D-Prism cover Album Title:
Record Label:
LILT Records
Catalog No.
Release Date:
December 31, 2013
Buy at Sweep Record


D-Prism is the latest release from Hiroto Saitoh’s record label. Featuring both his own compositions as well as contributions from guest contributors Yousuke Yasui, Ayako Saso, Yasuhisa Watanabe, and Takahiro Eguchi, how does the overall experience turn out?


Hiroto Saitoh’s compositions make up half of the release and all impart a different sound to the mix, although all most a jazz influence. “Circus rondo,” the album opener, has a very creepy circus feel that takes a while to get going; however, once the jazz elements are introduced, it definitely gets much better. “Particles” is an electronic tune with plenty of vocal samples, a slick melody and beautiful synthesizer and piano elements. It’s definitely one of my favorite tunes on the album.

Saitoh’s “Asian blue antique” is an extremely beautiful piece of music fusing together jazz elements with traditional Asian instrumentation. Of particular note is the stunning shamisen section that really helps give a nice exhilarating feel to the music. Saitoh’s last contribution, “Swallow,” has an orchestral to it and mixes a bit of the big band sound as well. The strings focus in the melody gives it a fun sound, although there are also more grandiose moments that sound straight out of an RPG as well as a sexy Spanish tinge to it with a wonderful flamenco guitar and percussion section.
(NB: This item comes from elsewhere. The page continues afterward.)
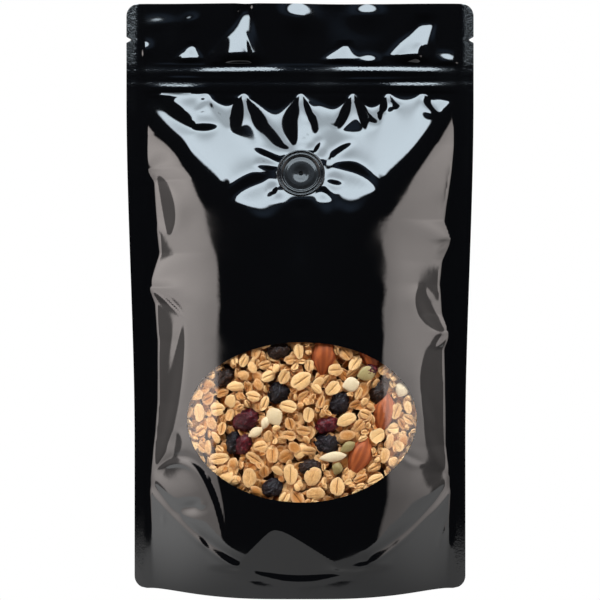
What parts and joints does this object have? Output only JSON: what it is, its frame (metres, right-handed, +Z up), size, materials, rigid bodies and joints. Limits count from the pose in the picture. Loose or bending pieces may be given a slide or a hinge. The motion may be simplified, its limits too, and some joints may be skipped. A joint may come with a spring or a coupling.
{
  "type": "stand-up pouch with window",
  "caption": "Filled stand-up pouch of black gloss film with a zip, a round one-way valve and a clear oval window over muesli.",
  "frame": {"origin": "middle of the footprint, on the surface that the pouch stands on", "axes": "+Z up to the zip and the top edge, +Y out of the back, so the window and the valve face -Y, +X to the right as seen from the front"},
  "size_m": [0.17, 0.0518, 0.286],
  "materials": {
    "black_film": "gloss",
    "muesli": "matt, toasted oats with nuts and dried fruit",
    "clear_film": "clear gloss",
    "valve_plastic": "satin"
  },
  "bodies": {
    "root": {"pouch": "black_film", "muesli": "muesli", "window_film": "clear_film", "valve": "valve_plastic"}
  },
  "joints": []
}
It is another highlight on the album.

The rest of the album comprises the music of the guest contributors. Ayako Saso’s “Easterly Wind” definitely follows her signature electronic sound, complete with plenty of ethnic references, both in terms of vocal samples as well as instrumentation. It isn’t the most creative tune I’ve heard from her, but it is enjoyable. Yack.’s “North” is a largely orchestral sound with some electronic tones as well. However, the music itself tends to distract, despite the well thought out nature of the piece due to accordion synth being mixed quite loudly over top the softer electronic and orchestral elements. “asayake,” by Takahiro Eguchi, is another highlight of the album. It is a stunning mix with a slight retro sound, thanks to some clever synth manipulation. In addition, the ethereality of the piece mixed with some bubbly rhythm really makes for a wonderful listening experience.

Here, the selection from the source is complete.